Cyberpunk 2077 benches on an Intel Arc B390 iGPU

That's pretty impressive. For perspective, the Steam Deck can't even maintain an average of 25fps at 800p on Medium settings without any FSR.

The Intel Core G3 Extreme is obviously newer and will be much more expensive. It's more direct competition will be the current top chipset in handhelds, the AMD Ryzen AI 9 HX370, seen in the most expensive variants of the GPD Win 4 or OneXPlayer OneXFly F1 Pro, for example. Although probably the more prevalent nearest chipset is the AMD Ryzen AI Z2 Extreme seen in the ASUS ROG Xbox Ally X, or the non-AI version, seen in what is probably the best overall handheld in existence right now, the one that nobody can get because demand so outrageously paces supply, the Lenovo Legion Go 2. With the exception of the ROG Xbox Ally X handhelds that carry these are always well north of $1K (usually around $1300+).
 
Surprised no one posted about this abomination:

To be fair, Razer doing "lifestyle"/Razer things. Ava itself is old for them (CES 2025). Motoko is more interesting, even if it's odd.
So with the realization we will now be living in an effective desktop discrete-CPU monopoly under AMD, our attention turns to what to expect from Intel's Mini PC & handheld performance since they apparently believe this is the future of gaming.
So dramatic. Intel still has massive desktop CPU share and Nova Lake is a year out.

You're acting like chip design and production is magic and Intel should have devoted its extremely limited supply of 18A to gaming desktops for a design they don't have instead of laptops. Intel's 2025 lineup is based on decisions made years ago, it's not like Intel decided they don't care about gaming desktops.
 
So with the realization we will now be living in an effective desktop discrete-CPU monopoly under AMD, our attention turns to what to expect from Intel's Mini PC & handheld performance since they apparently believe this is the future of gaming.
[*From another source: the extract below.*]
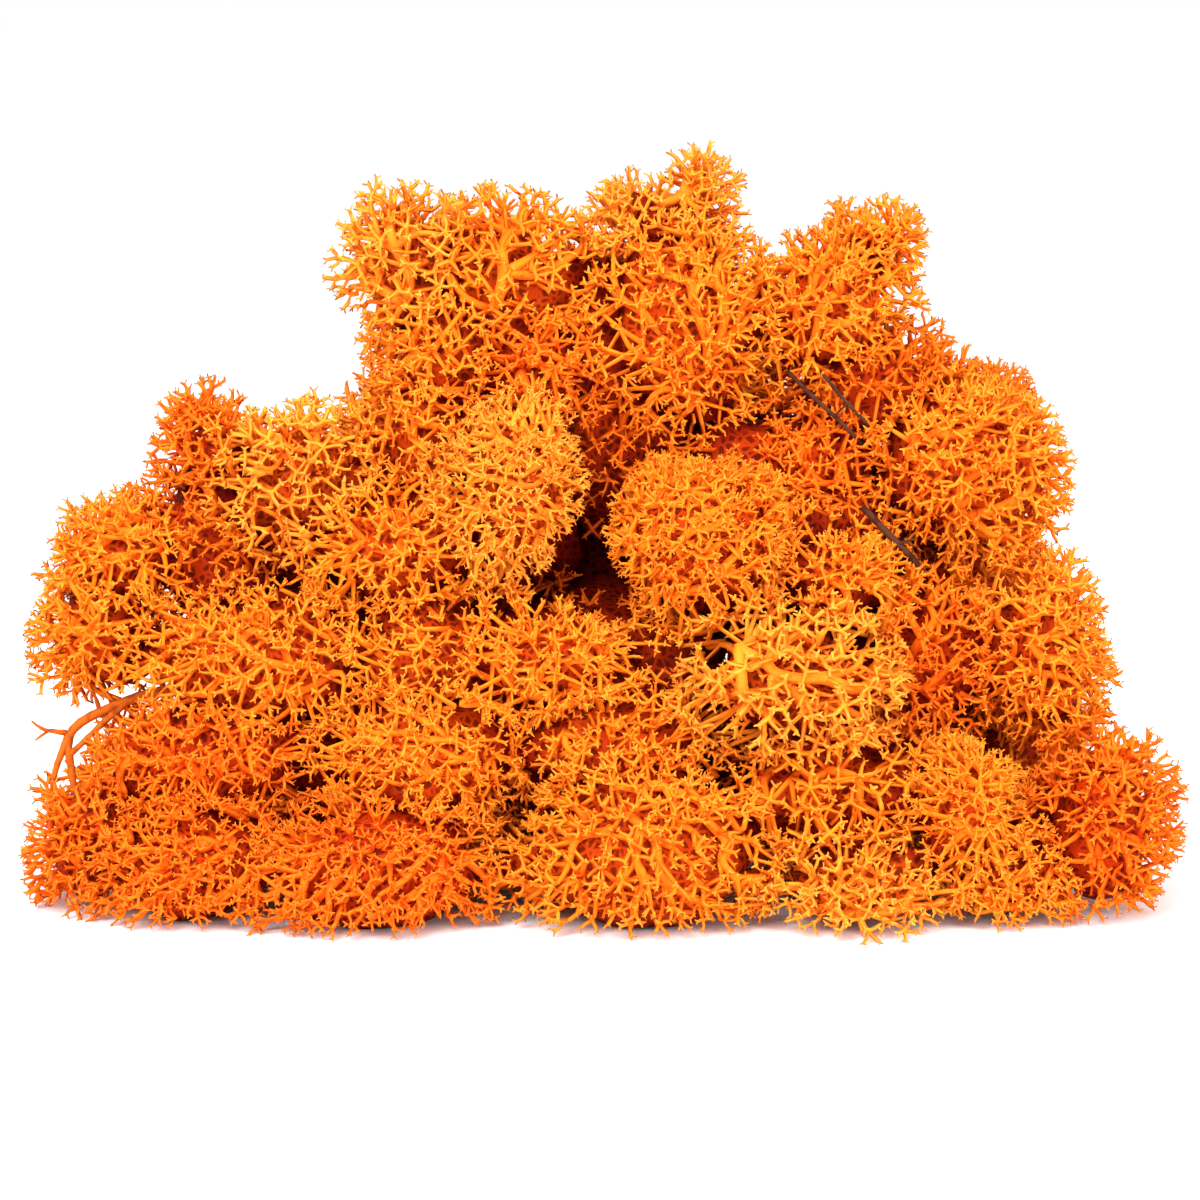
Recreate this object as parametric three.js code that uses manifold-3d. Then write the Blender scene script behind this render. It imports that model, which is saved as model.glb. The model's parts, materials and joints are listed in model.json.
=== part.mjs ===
// Reindeer moss clump: a loose heap of dyed reindeer lichen, as it is sold dried and preserved.
// Every cushion of the heap is one solid: a packed heart with antler-like forks standing out of it.
// Where two cushions press on each other both are flattened, and a hair of air is left between them.
// Millimetres, +Z up, +X along the heap's long side. The origin is at the middle of the base.
import * as THREE from "three";
import { mergeVertices } from "three/addons/utils/BufferGeometryUtils.js";
import Module from "manifold-3d";

const wasm = await Module();
wasm.setup();

// ---------------------------------------------------------------- driving dimensions

const GAP = 0.3; // clearance between two solids that press on each other
const ANTLER_LAYER = 8.6; // depth of the antlers between the packed heart and the tips
const LEAST_HEART = 0.5; // but the heart keeps this share of the cushion's own reach
const FILLED_SHARE = 0.97; // and this one on the sides that are packed in
const HEART_ROUGHNESS = 0.07; // how far the heart's surface wanders in and out, same share
const PACKED_IN = 7; // a side is packed in if another cushion is nearer than this
const PRESS_SHARE = 1.08; // a heart swells up to this share of its reach to meet a neighbour
const FLOOR_PRESS_SHARE = 1.3; // and up to this one to stand on the floor
const ANTLER_AREA = 355; // free surface that one antler covers, mm2
const OPEN_AIR = 45; // a way out is open if no other cushion is nearer than this
const LEAST_OPENNESS = 0.45; // share of the ways out that has to be open where an antler stands
const LOWEST_LEAN = -0.45; // antlers that would point further down than this are left out
const STALK_RADIUS = 2.4; // three-sided sections, from the axis to a corner
const ARM_RADIUS = 1.9;
const ARM_LENGTH = 6.8;
const TIP_LENGTH = 5.6;
const FORK_HEIGHT = 0.78; // how far a fork's middle rises, as a share of its section's radius
const TIP_RISE = 0.3; // how much the tips turn up along the antler
const WANDER = 0.18; // random lean of each arm and tip
const ANTLER_REACH = 8.2; // from the first fork to the tips, along the stalk, at size 1
const SMALLER_SIZES = [1, 0.88, 0.76, 0.64, 0.52]; // tried in turn where the cushion is hemmed in
const LEAST_RISE = 0.8; // height that all of an antler keeps over the face it stands on

// Cushions by layer, seen from the front: name, centre [x, y, z], reach [x, y, z], tone.
const CUSHIONS = [
  // the front foot, standing on the floor
  ["foot_far_left", [-124, -37, 14], [17, 18, 24], "rust"],
  ["foot_left", [-99, -50, 10], [22, 21, 21], "rust"],
  ["foot_mid_left", [-54, -56, 11], [30, 22, 23], "rust"],
  ["foot_middle", [11, -57, 15], [31, 23, 28], "orange"],
  ["foot_mid_right", [62, -59, 8], [24, 18, 16], "amber"],
  ["foot_right", [97, -52, 9], [18, 17, 16], "orange"],
  ["foot_far_right", [121, -44, 20], [19, 22, 28], "rust"],
  // the second layer
  ["sill_far_left", [-96, -36, 37], [30, 20, 18], "rust"],
  ["sill_left", [-43, -44, 38], [27, 21, 20], "orange"],
  ["sill_middle", [2, -42, 41], [27, 20, 17], "orange"],
  ["sill_right", [56, -45, 31], [27, 20, 18], "orange"],
  ["sill_ball", [87, -56, 28], [16, 17, 18], "orange"],
  // the belly
  ["belly_left", [-83, -31, 59], [33, 22, 20], "orange"],
  ["belly_mid_left", [-42, -35, 61], [22, 19, 19], "orange"],
  ["belly_middle", [-13, -41, 62], [22, 18, 15], "orange"],
  ["belly_recess", [15, -22, 57], [17, 16, 19], "shade"],
  ["belly_open", [46, -48, 58], [29, 20, 19], "amber"],
  ["belly_right", [82, -26, 59], [18, 18, 21], "rust"],
  ["belly_far_right", [108, -30, 62], [19, 21, 25], "orange"],
  // the chest and both shoulders
  ["shoulder_far_left", [-118, -17, 83], [19, 18, 16], "orange"],
  ["shoulder_hanging_left", [-124, -23, 63], [18, 17, 19], "orange"],
  ["chest_left", [-50, -29, 86], [23, 19, 18], "orange"],
  ["chest_bright", [-21, -33, 102], [18, 19, 23], "amber"],
  ["chest_ball", [24, -35, 91], [24, 21, 22], "orange"],
  ["chest_right", [58, -31, 80], [17, 17, 14], "orange"],
  ["shoulder_left_tip", [-97, -5, 108], [14, 15, 17], "rust"],
  ["shoulder_left_net", [-73, -17, 100], [22, 20, 24], "amber"],
  ["shoulder_left", [-43, -13, 112], [18, 18, 19], "orange"],
  ["shoulder_recess", [53, -11, 104], [18, 15, 16], "rust"],
  ["shoulder_right", [90, -13, 106], [27, 23, 25], "orange"],
  ["shoulder_right_back", [97, 21, 121], [14, 15, 13], "rust"],
  ["web_left", [-97, -9, 84], [22, 19, 22], "shade"],
  // the crown
  ["crown_left_fan", [-48, -2, 153], [21, 19, 22], "amber"],
  ["crown_left", [-21, -4, 150], [25, 20, 23], "orange"],
  ["crown_left_lobe", [-15, -15, 128], [16, 15, 15], "rust"],
  ["crown_left_root", [-42, -8, 131], [22, 19, 17], "orange"],
  ["crown_middle", [20, -7, 138], [24, 20, 28], "orange"],
  ["crown_peak", [21, 5, 165], [20, 19, 17], "amber"],
  ["crown_right", [57, -3, 143], [21, 20, 22], "orange"],
  ["crown_right_tip", [71, 6, 159], [13, 13, 11], "orange"],
  ["crown_right_root", [68, -1, 123], [25, 20, 18], "shade"],
  // the heart of the heap, which carries the rest
  ["inner_left", [-63, -7, 35], [34, 34, 36], "shade"],
  ["inner_right", [59, -11, 34], [38, 35, 35], "shade"],
  ["inner_middle", [-3, -7, 37], [38, 39, 41], "shade"],
  ["inner_upper_left", [-34, 2, 89], [36, 28, 31], "shade"],
  ["inner_upper_right", [43, 1, 89], [41, 29, 32], "shade"],
  ["inner_crown", [0, 6, 119], [31, 25, 40], "shade"],
  // the back
  ["back_far_left", [-108, 7, 20], [28, 28, 24], "orange"],
  ["back_foot_left", [-66, 41, 22], [31, 26, 26], "orange"],
  ["back_foot_middle", [-6, 50, 20], [32, 25, 23], "orange"],
  ["back_foot_right", [57, 44, 21], [30, 26, 24], "orange"],
  ["back_far_right", [105, 8, 23], [26, 27, 27], "orange"],
  ["back_belly_left", [-73, 25, 64], [31, 23, 25], "orange"],
  ["back_belly_middle", [-11, 34, 67], [32, 24, 27], "orange"],
  ["back_belly_right", [50, 32, 66], [30, 24, 24], "orange"],
  ["back_belly_far_right", [91, 11, 74], [26, 23, 26], "orange"],
  ["back_chest_left", [-45, 25, 104], [29, 22, 26], "orange"],
  ["back_chest_right", [26, 28, 107], [32, 23, 26], "orange"],
];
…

Intel readies Core G3 Extreme and Core G3 “Panther Lake” chips for gaming handhelds, featuring 12 and 10 Xe3 GPU cores


The B380 is apparently identical to the B390 that will be in laptops and Mini PCs, but with a lower GPU clock (2.3 GHz instead of 2.5 GHz). Can't calculate what the impact is to throughputs since they haven't shared detailed raster pipelines, but the next logical question, then, is what kind of performance to expect from the B390. You can see that below. The Core G3 Extreme will also have a lower CPU clock at that 4.7GHz than the 5.1GHz in the Ultra X9 388H tested below.

I did some quick and dirty testing of the Intel Arc B390 iGPU in Intel's new top-end Core Ultra chip and I'm pretty impressed



That's pretty impressive. For perspective, the Steam Deck can't even maintain an average of 25fps at 800p on Medium settings without any FSR.

The Intel Core G3 Extreme is obviously newer and will be much more expensive. It's more direct competition will be the current top chipset in handhelds, the AMD Ryzen AI 9 HX370, seen in the most expensive variants of the GPD Win 4 or OneXPlayer OneXFly F1 Pro, for example. Although probably the more prevalent nearest chipset is the AMD Ryzen AI Z2 Extreme seen in the ASUS ROG Xbox Ally X, or the non-AI version, seen in what is probably the best overall handheld in existence right now, the one that nobody can get because demand so outrageously paces supply, the Lenovo Legion Go 2. With the exception of the ROG Xbox Ally X handhelds that carry these are always well north of $1K (usually around $1300+).
The main parameter for GPU or CPU is data conveyers productivity for bus.
Sometimes slower ( by GHz ) processors and GPUs might have more fast data magistrales bus and more conveyers with more pipelines for data flow.

Size and speed for L1, L2, L3 caches too matters a lot for processor productivity.
And for different usage is different stuff. Sometimes larger but slower caches are better, sometimes opposite and smaller but faster are better.
 
The main parameter for GPU or CPU is data conveyers productivity for bus.
Sometimes slower ( by GHz ) processors and GPUs might have more fast data magistrales bus and more conveyers with more pipelines for data flow.

Size and speed for L1, L2, L3 caches too matters a lot for processor productivity.
And for different usage is different stuff. Sometimes larger but slower caches are better, sometimes opposite and smaller but faster are better.
Why are you copy/pasting A.I. jargon?

I'm pretty sure everyone who frequents this forum is aware real world performance is more complicated than mere processor frequency. That's why I mentioned it's impossible to calculate throughputs for comparison until Intel publishes specs. Although even with those figures you don't know what the figures mean until the rubber hits the road. That's why reviewers test performance in apps and games.

The point I was driving there is it will be reasonable to expect the G3 Extreme will offer slightly inferior performance versus the Ultra X9 388H processor that the journalist benched. Otherwise, they're highly similar: 14 cores vs. 16 cores on the same Series 3 architecture on the CPU side, and apparently identical Xe3 architecture and core count/layout on the iGPU side. So, no, in this case, the frequency effectively does become the only meaningful difference. The only other significant factor will be the sustained power states.